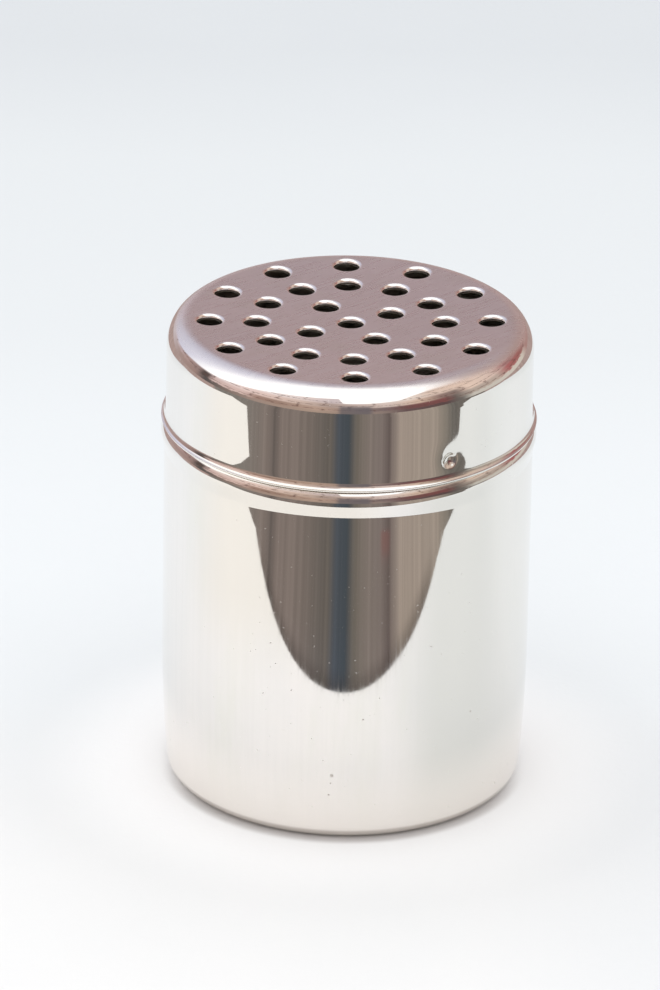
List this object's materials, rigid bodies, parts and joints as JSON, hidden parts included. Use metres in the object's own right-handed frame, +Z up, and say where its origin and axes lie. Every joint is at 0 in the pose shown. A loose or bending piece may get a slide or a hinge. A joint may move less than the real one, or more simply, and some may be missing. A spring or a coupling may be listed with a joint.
{
  "type": "spice shaker",
  "caption": "Polished steel spice shaker: a round drawn can with a bead under the neck, and a perforated lid with a flared lip that lifts off.",
  "frame": {"origin": "middle of the base, on the plane that the can stands on", "axes": "+Z up along the can's axis, -Y towards the side that is seen from the front, +X to the right of it"},
  "size_m": [0.0698, 0.0698, 0.091],
  "materials": {
    "can_steel": "mirror-polished drawn stainless steel",
    "lid_steel": "mirror-polished skirt with a finely brushed satin top"
  },
  "bodies": {
    "can": {"can": "can_steel"},
    "lid": {"lid": "lid_steel"}
  },
  "joints": [
    {"name": "lid_lift", "type": "slide", "parent": "can", "child": "lid", "axis": [0, 0, 1], "range_m": [0, 0.045]}
  ]
}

§

> _WHAT THE EXERCISE ASKS_:
Your task is to quote all of the data word for word.

> _TASK ANSWER_:
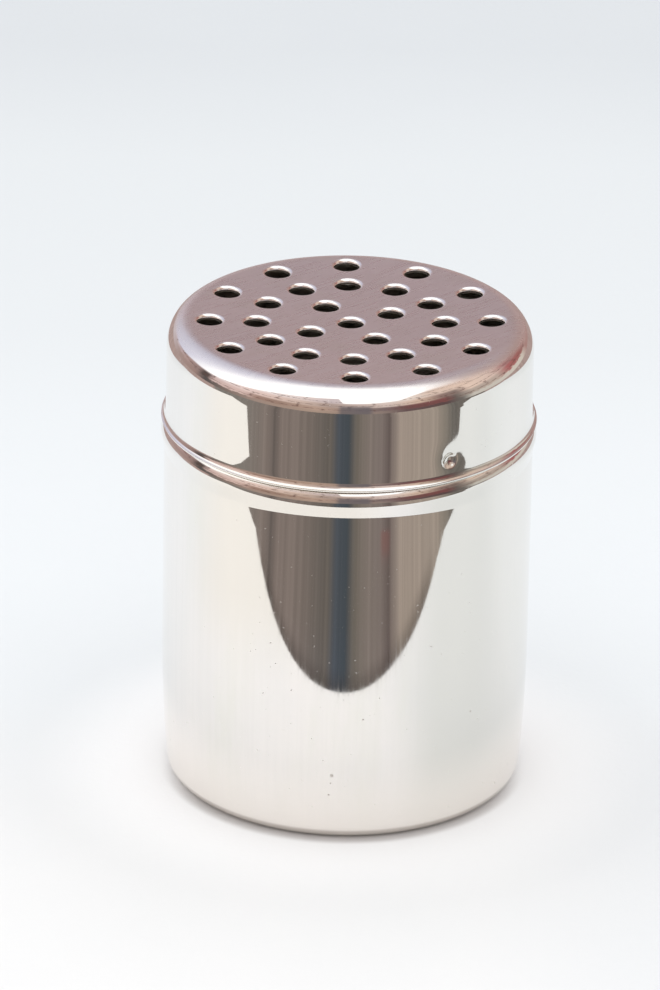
List this object's materials, rigid bodies, parts and joints as JSON, hidden parts included. Use metres in the object's own right-handed frame, +Z up, and say where its origin and axes lie. Every joint is at 0 in the pose shown. A loose or bending piece may get a slide or a hinge. A joint may move less than the real one, or more simply, and some may be missing. A spring or a coupling may be listed with a joint.
{
  "type": "spice shaker",
  "caption": "Polished steel spice shaker: a round drawn can with a bead under the neck, and a perforated lid with a flared lip that lifts off.",
  "frame": {"origin": "middle of the base, on the plane that the can stands on", "axes": "+Z up along the can's axis, -Y towards the side that is seen from the front, +X to the right of it"},
  "size_m": [0.0698, 0.0698, 0.091],
  "materials": {
    "can_steel": "mirror-polished drawn stainless steel",
    "lid_steel": "mirror-polished skirt with a finely brushed satin top"
  },
  "bodies": {
    "can": {"can": "can_steel"},
    "lid": {"lid": "lid_steel"}
  },
  "joints": [
    {"name": "lid_lift", "type": "slide", "parent": "can", "child": "lid", "axis": [0, 0, 1], "range_m": [0, 0.045]}
  ]
}